On the Teichmüller stack of compact quotients of $${\text {SL}}_2({\mathbb {C}})$$

This article aims to pursue and generalize, by using the global point of view offered by the stacks, the local study made by Ghys (J für die reine und angewandte Mathematik 468:113–138, 1995) concerning the deformations of complex structures of compact quotients of \({\text {SL}}_2({\mathbb {C}})\).
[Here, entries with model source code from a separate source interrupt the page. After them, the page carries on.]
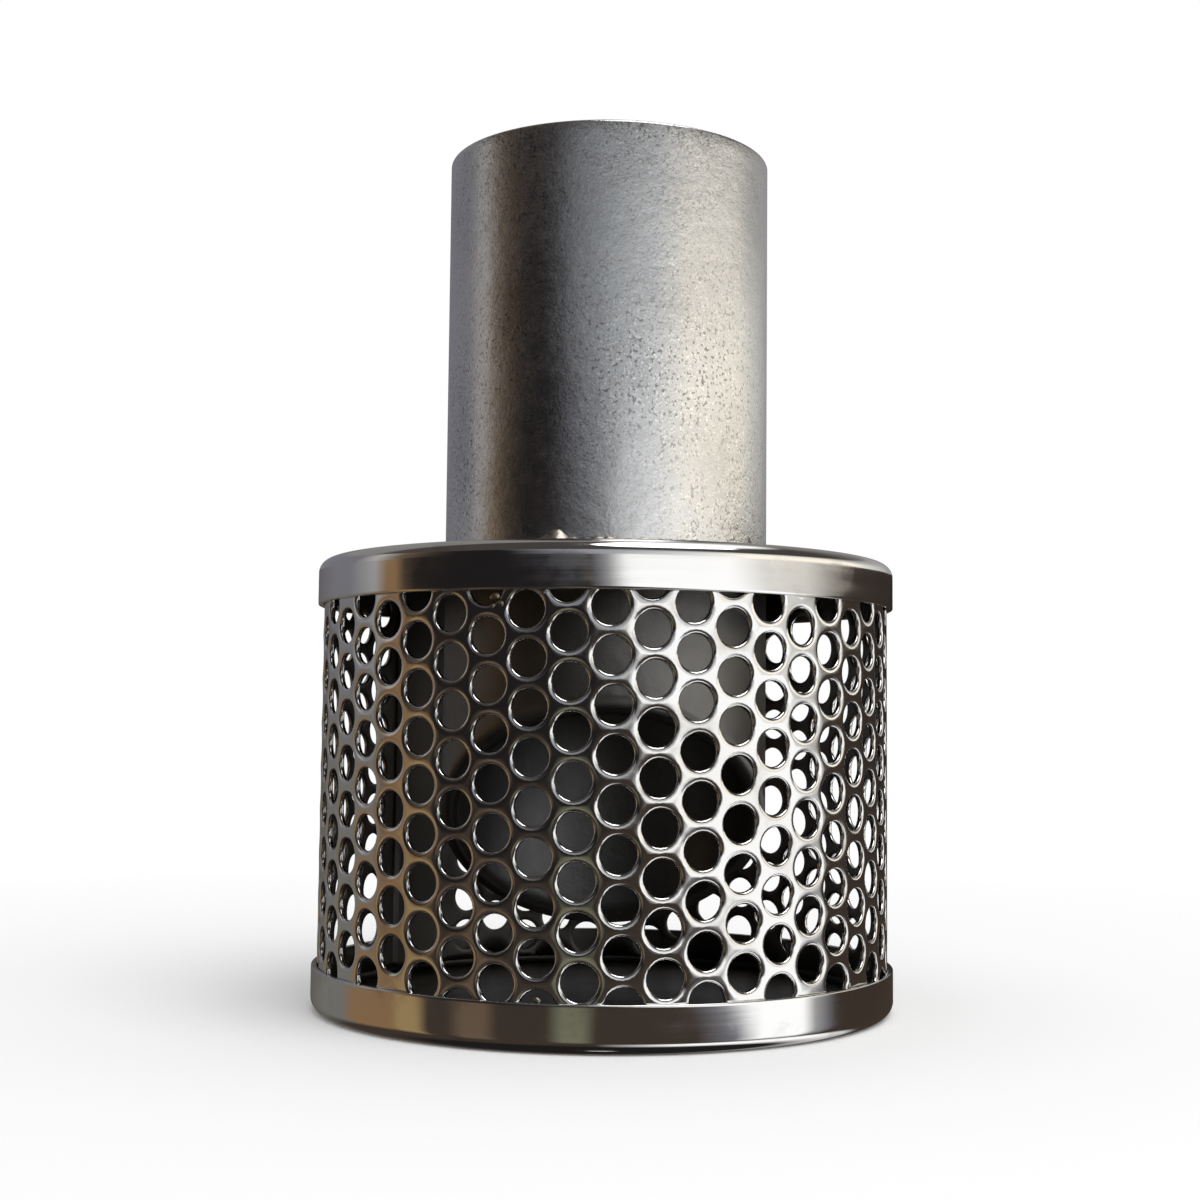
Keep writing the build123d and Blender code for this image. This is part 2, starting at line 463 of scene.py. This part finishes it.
CAP_SEGMENTS = 288
FLAT_RADII = (0.0, 12.0, 24.0, CAP_BORE, 33.0, 40.0, 46.0, 49.0, 50.4)
SKIRT_LIP = 0.22        # rounding of the skirt's cut edge


def pan_profile(skirt):
    """Half section of a pressed cap with its flat on z = 0 and its skirt upwards."""
    corner = SKIRT_OUTER - CAP_CORNER
    inner = CAP_CORNER - CAP_SHEET
    lip = SKIRT_LIP
    outside = [(r, 0.0) for r in FLAT_RADII]
    outside += arc_points((corner, CAP_CORNER), CAP_CORNER, -90, 0, 17)
    wall = [(SKIRT_OUTER, z) for z in np.linspace(CAP_CORNER + 0.4, skirt - lip - 0.3, 6)]
    edge = arc_points((SKIRT_OUTER - lip, skirt - lip), lip, 0, 90, 4)
    edge += arc_points((SKIRT_INNER + lip, skirt - lip), lip, 90, 180, 4)
    inside = [(SKIRT_INNER, z) for z in (skirt - 2.5, CAP_CORNER + 0.4)]
    inside += arc_points((SKIRT_INNER - inner, CAP_CORNER), inner, 0, -90, 8)
    inside += [(r, CAP_SHEET) for r in reversed(FLAT_RADII)]
    return outside + wall + edge + inside


def cap_shape(seed):
    """Shape for lathe that gives a pressed cap's skirt a slight unevenness."""
    def shape(radius, turn, height):
        outwards = np.clip((radius - 40) / 12, 0, 1)
        return radius + outwards * waves(turn, seed, 0.03), height
    return shape


verts, faces = lathe(pan_profile(BOTTOM_SKIRT), CAP_SEGMENTS, cap_shape(3))
make_piece("bottom_pan", verts, faces, CAP_STEEL, "cap_steel", ["bottom_cap"])

ring = [(max(r, CAP_BORE), CAN_HEIGHT - z) for r, z in pan_profile(TOP_SKIRT)]
ring = [p for i, p in enumerate(ring) if i == 0 or p != ring[i - 1]]
verts, faces = lathe(ring, CAP_SEGMENTS, cap_shape(4))
make_piece("top_pan", verts, faces, CAP_STEEL, "cap_steel", ["top_cap"])


# Shank

SHANK_SEGMENTS = 256
SHANK_STEPS = 60


def shank_profile():
    """(radius, height) of the pipe's wall with rounded rims, from height 0, before its foot is cut."""
    rise = PIPE_TOP - RIM_RADIUS
    steps = np.linspace(0, rise, SHANK_STEPS)
    outside = [(PIPE_RADIUS, z) for z in steps]
    rim = arc_points((PIPE_RADIUS - RIM_RADIUS, rise), RIM_RADIUS, 12, 90, 6)
    rim += arc_points((BORE_RADIUS + RIM_RADIUS, rise), RIM_RADIUS, 90, 168, 6)
    return outside + rim + [(BORE_RADIUS, z) for z in steps[::-1]]


def shank_shape(radius, turn, height):
    """Gives the pipe its slanted lower end and its slight unevenness."""
    y = -radius * np.cos(turn)
    foot = INLET_FRONT - (y + PIPE_RADIUS) * INLET_SLOPE
    up = height / PIPE_TOP
    slanted = np.where(height > PIPE_TOP - 1, height, foot + (PIPE_TOP - foot) * up)
    return radius + waves(turn, 5, 0.02), slanted


verts, faces = lathe(shank_profile(), SHANK_SEGMENTS, shank_shape)
make_piece("shank", verts, faces, PIPE_METAL, "shank_pipe", ["shank_pipe"])


# Weld round the shank

WELD_SEGMENTS = 720
WELD_STEPS = 14
WELD_HOLLOW = 0.28      # how far the bead's face sinks below a round one, as a share of its leg


def weld_section():
    """(radius, height) of the bead's hollow face, with its root in the corner."""
    section = [(PIPE_RADIUS, CAN_HEIGHT)]
    for turn in np.linspace(0, math.pi / 2, WELD_STEPS).tolist():
        sink = WELD_HOLLOW * math.sin(2 * turn)
        section.append((
            PIPE_RADIUS + WELD_LEG * (math.cos(turn) - sink),
            CAN_HEIGHT + WELD_LEG * (math.sin(turn) - sink),
        ))
    return section


def weld_shape(radius, turn, height):
    """Ripples of the weld, and the lump where each run starts."""
    away = np.hypot(radius - PIPE_RADIUS, height - CAN_HEIGHT) / WELD_LEG
    ripple = 0.93 + 0.025 * np.sin(turn * 84 + 1.5 * np.sin(5 * turn)) + 0.03 * np.sin(turn * 23 + 2)
    for start in WELD_STARTS:
        gap = (turn - math.radians(start) + math.pi) % (2 * math.pi) - math.pi
        ripple = ripple + 0.6 * np.exp(-(gap * PIPE_RADIUS / 1.9) ** 2)
    scale = np.where(away > 0.05, ripple, 1.0)
    return PIPE_RADIUS + (radius - PIPE_RADIUS) * scale, CAN_HEIGHT + (height - CAN_HEIGHT) * scale


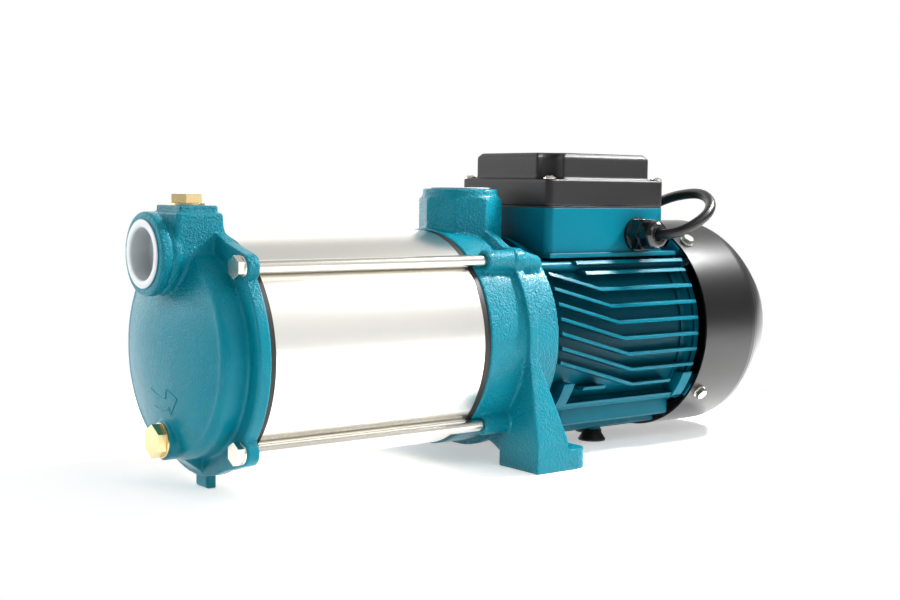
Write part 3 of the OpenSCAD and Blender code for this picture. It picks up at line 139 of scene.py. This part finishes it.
# %% Sweep tree
def sweep_tree():
    """Path, Radius, Sides and Finish go in, and a closed tube comes out."""
    tree = bpy.data.node_groups.new("sweep along path", "GeometryNodeTree")
    inputs = (
        ("Path", "NodeSocketGeometry", None),
        ("Radius", "NodeSocketFloat", 0.0035),
        ("Sides", "NodeSocketInt", 20),
        ("Finish", "NodeSocketMaterial", None),
    )
    for name, kind, default in inputs:
        socket = tree.interface.new_socket(name=name, in_out="INPUT", socket_type=kind)
        if default is not None:
            socket.default_value = default
    tree.interface.new_socket(name="Tube", in_out="OUTPUT", socket_type="NodeSocketGeometry")
    kinds = {
        "given": "NodeGroupInput",
        "line": "GeometryNodeMeshToCurve",
        "round": "GeometryNodeCurvePrimitiveCircle",
        "sweep": "GeometryNodeCurveToMesh",
        "smooth": "GeometryNodeSetShadeSmooth",
        "real": "GeometryNodeRealizeInstances",
        "paint": "GeometryNodeSetMaterial",
        "result": "NodeGroupOutput",
    }
    made = {key: tree.nodes.new(kind) for key, kind in kinds.items()}
    made["sweep"].inputs["Fill Caps"].default_value = True
    links = (
        ("given", "Path", "line", "Mesh"),
        ("given", "Sides", "round", "Resolution"),
        ("given", "Radius", "round", "Radius"),
        ("line", "Curve", "sweep", "Curve"),
        ("round", "Curve", "sweep", "Profile Curve"),
        ("sweep", "Mesh", "smooth", "Geometry"),
        ("smooth", "Geometry", "real", "Geometry"),
        ("real", "Geometry", "paint", "Geometry"),
        ("given", "Finish", "paint", "Material"),
        ("paint", "Geometry", "result", "Tube"),
    )
    for start, out, end, into in links:
        tree.links.new(made[start].outputs[out], made[end].inputs[into])
    return tree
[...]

In his article, Ghys showed that the analytic germ of the representation variety \({\mathcal {R}}(\varGamma ):={\text {Hom}}(\varGamma ,{\text {SL}}_2({\mathbb {C}}))\) of \(\varGamma \) in \({\text {SL}}_2({\mathbb {C}})\), pointed at the trivial morphism, determines the Kuranishi space of \({\text {SL}}_2({\mathbb {C}})/\varGamma \). In this note, we show that the tautological family above a Zariski analytic open subset V in \({\mathcal {R}}(\varGamma )\) remains complete. Moreover, the computation of the isotropy group of a complex structure in Teichmüller space, allows us to affirm that the quotient stack \([V/{\text {SL}}_2({\mathbb {C}})]\) is an open substack of the Teichmüller stack of \({\text {SL}}_2({\mathbb {C}})/\varGamma \).